I will probably be insulting your intelligence when I explain the meaning of “size fraction”. A **size fraction** in a natural sediment or an artificial mixture of sediments is a specified range of sizes within the size distribution of the sediment. Such size fractions are usually perceived or chosen to be very narrow relative to the overall range of sizes in the sediment. The choice of lower and upper size limits of the fraction are basically arbitrary—in practice, usually governed by the subdivisions of the conventional powers-of-two grade scale for sediment size. Keep in mind, however, that the size varies, perhaps non-negligibly, even within a narrowly defined size fraction. A size fraction is *not* a single size.

If, for definiteness, we assume a certain definite size-distribution shape for mixed-size sediments, like a log-normal distribution, then the relative size of a given size fraction is specified by three things: the sorting of the distribution, the mean or median size of the distribution, and the position of the given size fraction within the distribution (which is most naturally described by \(D_{i}/D_{m}\), where \(D_{m}\) is the mean or median size and \(D_{i}\) is the size of the given fraction). Beyond this, of course, matters become much more complex (hopelessly so?) when we allow the shape of the size distribution to vary, as it does greatly, even to the point of bimodal and trimodal distributions, in natural sediments. (A great many natural sediments, particularly sand–gravel mixtures, are strongly bimodal.) You can see that the task of addressing the problem of threshold and transport of mixed-size sediments is a daunting one.

A final note seems in order here. The focus of this chapter is on sediment size. As you saw in Chapter 8, sediments in general have a joint frequency distribution of size, shape, and density. The study of mixed-shape and mixed-density sediment has not progressed as far as study of mixed-size sediment. It seems fair to say that the effect of mixed shapes is not as significant as the effect of mixed sizes—except, perhaps, for uncommon sediments with extremely nonspherical shapes. The effect of mixed-density sediments is important, for example, in understanding the development of placers. For completeness, these notes should have additional sections on mixed-shape and mixed-density sediments.

## A Useful Thought Experiment

To get your thinking started, imagine a planar bed of mixed-size sediment, with a wide range of sizes from sand to gravel, over which a uniform flow is arranged to be passed. Assume that the particle-size distribution is unimodal. Suppose that the flow extends uniformly so far upstream and downstream as to be effectively infinite in extent. Clearly this is an idealization of the flow in real streams and rivers—but there is an essential element of reality to it, inasmuch as during a period of strong flow in a river the flow for the most part works on a bed of sediment that was lying there, waiting to be worked on before the event, and the flow picks up and moves what it wants to, without an externally constrained supply of sediment. A sediment-recirculating flume (see Chapter 8) works the same way, and in that sense is a good model for fluvial sediment transport.

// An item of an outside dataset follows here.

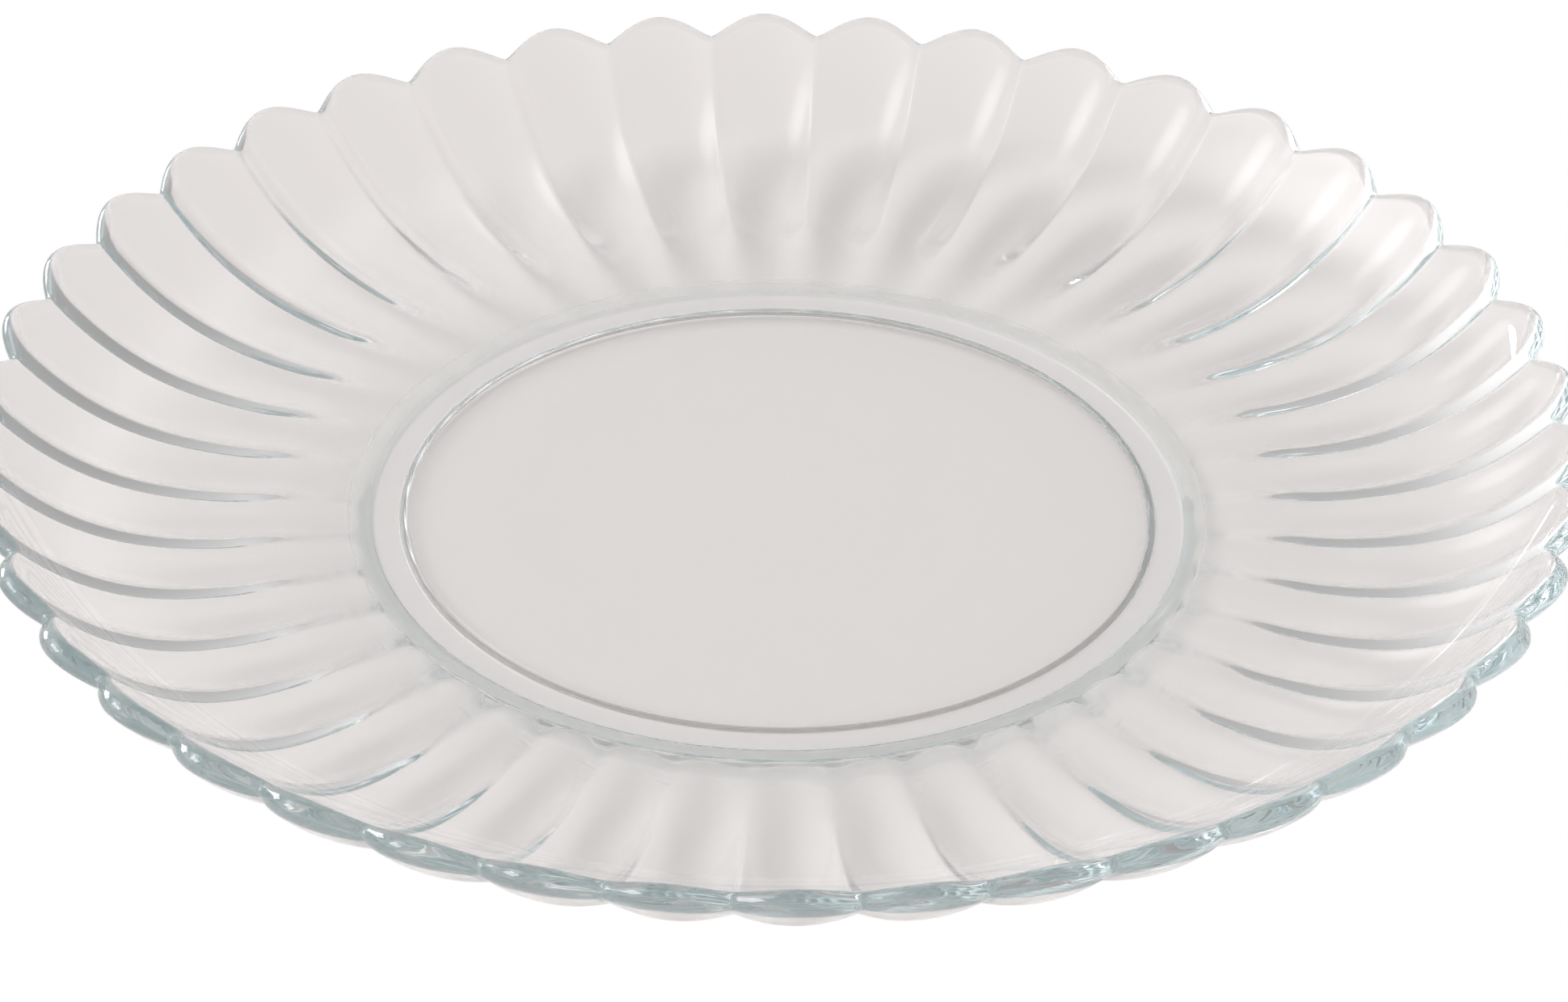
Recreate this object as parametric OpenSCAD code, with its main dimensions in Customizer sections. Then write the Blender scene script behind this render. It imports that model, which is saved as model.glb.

You could attempt to measure three significant aspects of the transport of the mixed-size sediment in such an experiment. One is the relationship among the load (the sediment in transport at a given time), the bed surface (the sediment that is exposed to the flow at any given time), and the substrate (the bulk sediment from which the flow entrains, transports, and deposits sediment particles of various sizes). A second question has to do with movement thresholds: how do the thresholds for the various size fractions in the sediment mixture differ from one another? A third aspect is the relationship among the rates of transport of the various size fractions (usually called fractional transport rates; see below) of the sediment mixture. These three aspects are considered in some detail in the following sections.